Les USA droits dans leurs bottes
Un retour de bâton dont les principaux intéressés ont bien conscience. "Il y a un risque quand on utilise des sanctions financières qui sont liées au rôle du dollar (…) qu’à terme cela puisse saper son hégémonie", expliquait en avril à CNN la ministre de l’Économie américaine, Janet Yellen. Et d’ajouter : "Bien sûr, cela crée une volonté de trouver une alternative de la part de la Chine, de la Russie et de l’Iran. Mais les raisons pour lesquelles le dollar est utilisé comme monnaie mondiale rendent difficile pour d’autres pays de trouver une alternative avec les mêmes propriétés."
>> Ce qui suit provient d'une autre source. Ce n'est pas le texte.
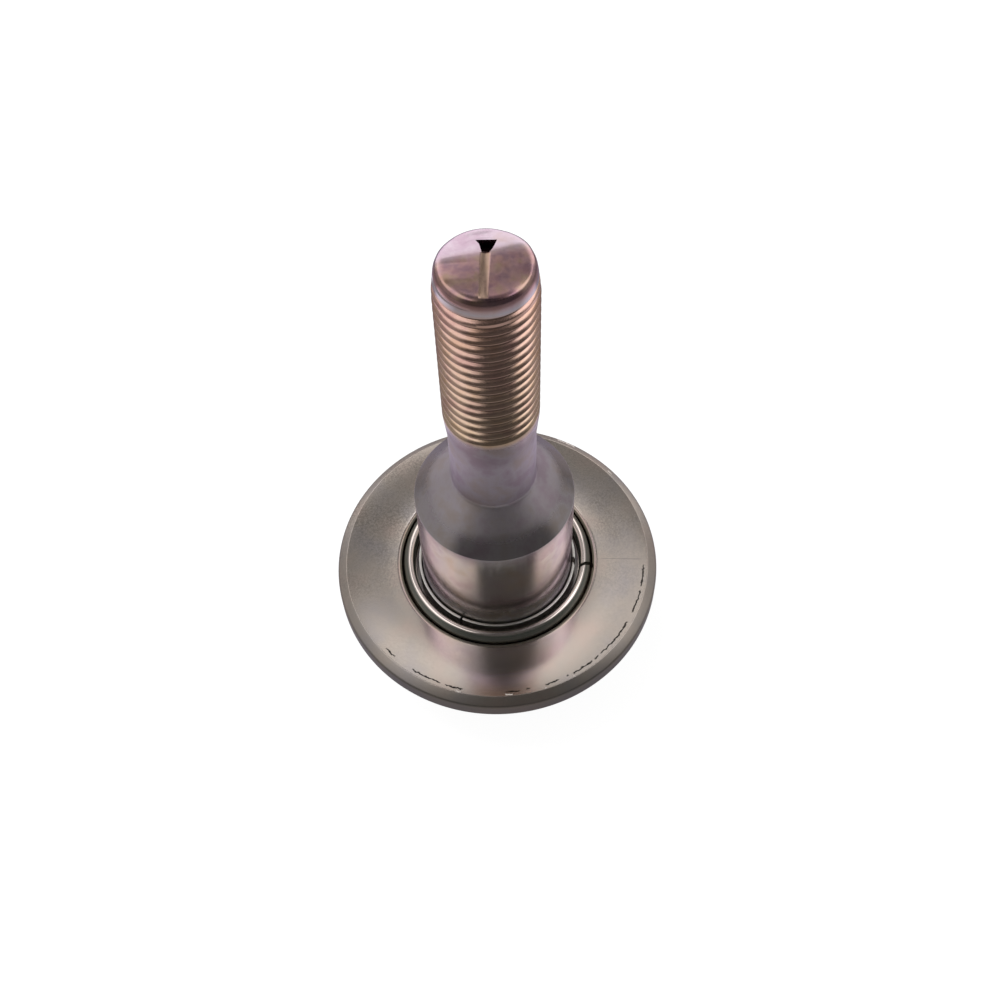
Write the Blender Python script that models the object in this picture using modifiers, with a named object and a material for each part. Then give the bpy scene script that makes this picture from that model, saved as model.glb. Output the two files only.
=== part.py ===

Et pour la suite ? Les avis ne sont pas tous alignés mais les spécialistes s’accordent à dire que le dollar voit son hégémonie quelque peu attaquée. "Selon nous, la dédollarisation devrait se poursuivre dans les années à venir, reflétant en partie la croissance et la sophistication financière croissante dans le reste du monde", explique Xueming Song, stratège en devises chez DWS, dans une note sur le sujet. Pour sa part, Aninda Mitra estime que, "même si son utilisation recule progressivement, le dollar restera probablement la principale monnaie d’échange au niveau international". Quant à William Gerlach, il considère que "le dollar restera la devise la plus traitée sur le marché international". Car, "pour qu’une autre monnaie prenne le pas sur le billet vert, il va falloir qu’elle inspire confiance et que son usage rentre dans la culture et les mœurs". Ce n’est donc pas aujourd’hui que le dollar va perdre de sa superbe mais, en économie, il ne faut jamais ignorer les signaux faibles.